Task statement — Each line from the start of the records through the line containing "END_ROUND = 1.5" is to be transcribed exactly, and no other line is to be included.

|---|

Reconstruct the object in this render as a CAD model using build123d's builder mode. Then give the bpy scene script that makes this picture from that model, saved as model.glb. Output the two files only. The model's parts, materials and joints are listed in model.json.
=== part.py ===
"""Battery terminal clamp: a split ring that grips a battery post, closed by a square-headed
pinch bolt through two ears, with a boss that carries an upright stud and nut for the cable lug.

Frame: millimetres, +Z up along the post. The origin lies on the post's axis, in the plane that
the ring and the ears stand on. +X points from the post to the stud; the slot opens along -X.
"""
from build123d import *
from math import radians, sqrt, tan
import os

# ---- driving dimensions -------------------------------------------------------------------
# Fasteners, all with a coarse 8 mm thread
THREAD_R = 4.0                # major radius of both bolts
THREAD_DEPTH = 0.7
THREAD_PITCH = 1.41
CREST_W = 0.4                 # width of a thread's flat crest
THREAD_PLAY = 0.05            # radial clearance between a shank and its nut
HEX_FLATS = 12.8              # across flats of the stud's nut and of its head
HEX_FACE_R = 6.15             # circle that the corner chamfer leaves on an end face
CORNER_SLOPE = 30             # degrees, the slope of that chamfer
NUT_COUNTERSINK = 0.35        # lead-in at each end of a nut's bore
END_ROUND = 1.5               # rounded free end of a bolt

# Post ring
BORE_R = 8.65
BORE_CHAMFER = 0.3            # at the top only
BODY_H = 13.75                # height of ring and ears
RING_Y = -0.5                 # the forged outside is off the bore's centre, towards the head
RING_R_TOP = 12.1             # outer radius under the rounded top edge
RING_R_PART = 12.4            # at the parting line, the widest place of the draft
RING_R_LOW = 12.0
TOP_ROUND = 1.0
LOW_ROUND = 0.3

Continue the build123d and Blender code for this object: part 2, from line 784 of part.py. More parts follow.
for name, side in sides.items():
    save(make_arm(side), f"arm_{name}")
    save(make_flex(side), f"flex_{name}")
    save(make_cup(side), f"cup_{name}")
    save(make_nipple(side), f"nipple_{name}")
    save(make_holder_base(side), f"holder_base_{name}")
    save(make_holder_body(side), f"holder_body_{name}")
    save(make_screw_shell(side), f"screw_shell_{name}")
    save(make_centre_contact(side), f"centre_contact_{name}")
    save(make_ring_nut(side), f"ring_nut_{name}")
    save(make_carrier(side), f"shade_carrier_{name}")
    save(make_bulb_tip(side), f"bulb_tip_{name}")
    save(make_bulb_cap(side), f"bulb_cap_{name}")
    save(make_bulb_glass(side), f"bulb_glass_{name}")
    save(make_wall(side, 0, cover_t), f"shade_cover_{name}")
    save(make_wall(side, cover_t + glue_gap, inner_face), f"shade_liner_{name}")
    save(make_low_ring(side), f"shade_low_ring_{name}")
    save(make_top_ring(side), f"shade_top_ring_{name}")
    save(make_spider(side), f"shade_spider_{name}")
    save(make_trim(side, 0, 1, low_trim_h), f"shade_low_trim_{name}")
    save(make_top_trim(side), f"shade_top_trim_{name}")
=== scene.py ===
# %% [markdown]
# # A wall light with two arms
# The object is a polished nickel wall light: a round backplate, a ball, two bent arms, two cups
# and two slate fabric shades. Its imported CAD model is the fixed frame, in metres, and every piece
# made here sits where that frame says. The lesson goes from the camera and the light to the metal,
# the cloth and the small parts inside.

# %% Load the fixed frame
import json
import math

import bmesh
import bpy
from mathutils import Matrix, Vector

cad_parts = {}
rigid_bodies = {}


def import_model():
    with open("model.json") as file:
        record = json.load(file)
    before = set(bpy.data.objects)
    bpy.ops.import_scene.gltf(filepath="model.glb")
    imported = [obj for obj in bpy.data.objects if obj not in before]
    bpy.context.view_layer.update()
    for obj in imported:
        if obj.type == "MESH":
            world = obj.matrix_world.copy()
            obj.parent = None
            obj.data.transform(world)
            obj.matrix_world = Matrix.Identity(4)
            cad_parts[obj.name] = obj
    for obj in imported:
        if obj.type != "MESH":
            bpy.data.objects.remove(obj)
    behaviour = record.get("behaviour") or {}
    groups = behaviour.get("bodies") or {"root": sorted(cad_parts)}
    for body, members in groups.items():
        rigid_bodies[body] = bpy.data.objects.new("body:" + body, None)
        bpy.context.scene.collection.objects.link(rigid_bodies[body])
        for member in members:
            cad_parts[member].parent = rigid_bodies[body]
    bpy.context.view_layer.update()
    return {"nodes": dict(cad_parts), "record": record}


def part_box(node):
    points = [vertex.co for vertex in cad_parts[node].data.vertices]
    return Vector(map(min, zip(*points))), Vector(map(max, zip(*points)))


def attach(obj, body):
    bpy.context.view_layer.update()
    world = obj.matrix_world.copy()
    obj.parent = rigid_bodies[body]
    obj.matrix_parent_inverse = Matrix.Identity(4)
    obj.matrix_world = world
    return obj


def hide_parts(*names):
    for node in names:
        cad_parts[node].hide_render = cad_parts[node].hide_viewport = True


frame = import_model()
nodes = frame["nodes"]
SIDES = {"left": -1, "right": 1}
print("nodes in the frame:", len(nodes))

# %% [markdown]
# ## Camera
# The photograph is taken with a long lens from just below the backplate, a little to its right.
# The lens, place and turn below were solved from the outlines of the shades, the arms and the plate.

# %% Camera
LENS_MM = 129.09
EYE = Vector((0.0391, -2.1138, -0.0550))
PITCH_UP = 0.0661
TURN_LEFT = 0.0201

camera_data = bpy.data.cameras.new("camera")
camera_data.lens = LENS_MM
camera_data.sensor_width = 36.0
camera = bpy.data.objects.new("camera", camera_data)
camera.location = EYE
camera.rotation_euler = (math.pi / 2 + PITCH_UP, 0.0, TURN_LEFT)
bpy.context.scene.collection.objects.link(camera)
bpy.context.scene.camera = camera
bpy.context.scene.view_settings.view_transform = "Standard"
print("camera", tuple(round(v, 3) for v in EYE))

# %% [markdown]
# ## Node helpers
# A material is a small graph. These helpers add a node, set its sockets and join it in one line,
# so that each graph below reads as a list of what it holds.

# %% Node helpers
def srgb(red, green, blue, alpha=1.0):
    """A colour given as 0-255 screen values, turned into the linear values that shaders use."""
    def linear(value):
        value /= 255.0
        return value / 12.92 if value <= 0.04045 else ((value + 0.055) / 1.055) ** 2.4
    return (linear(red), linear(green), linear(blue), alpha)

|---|

Answer for this exercise —
Reconstruct the object in this render as a CAD model using build123d's builder mode. Then give the bpy scene script that makes this picture from that model, saved as model.glb. Output the two files only. The model's parts, materials and joints are listed in model.json.
=== part.py ===
"""Battery terminal clamp: a split ring that grips a battery post, closed by a square-headed
pinch bolt through two ears, with a boss that carries an upright stud and nut for the cable lug.

Frame: millimetres, +Z up along the post. The origin lies on the post's axis, in the plane that
the ring and the ears stand on. +X points from the post to the stud; the slot opens along -X.
"""
from build123d import *
from math import radians, sqrt, tan
import os

# ---- driving dimensions -------------------------------------------------------------------
# Fasteners, all with a coarse 8 mm thread
THREAD_R = 4.0                # major radius of both bolts
THREAD_DEPTH = 0.7
THREAD_PITCH = 1.41
CREST_W = 0.4                 # width of a thread's flat crest
THREAD_PLAY = 0.05            # radial clearance between a shank and its nut
HEX_FLATS = 12.8              # across flats of the stud's nut and of its head
HEX_FACE_R = 6.15             # circle that the corner chamfer leaves on an end face
CORNER_SLOPE = 30             # degrees, the slope of that chamfer
NUT_COUNTERSINK = 0.35        # lead-in at each end of a nut's bore
END_ROUND = 1.5               # rounded free end of a bolt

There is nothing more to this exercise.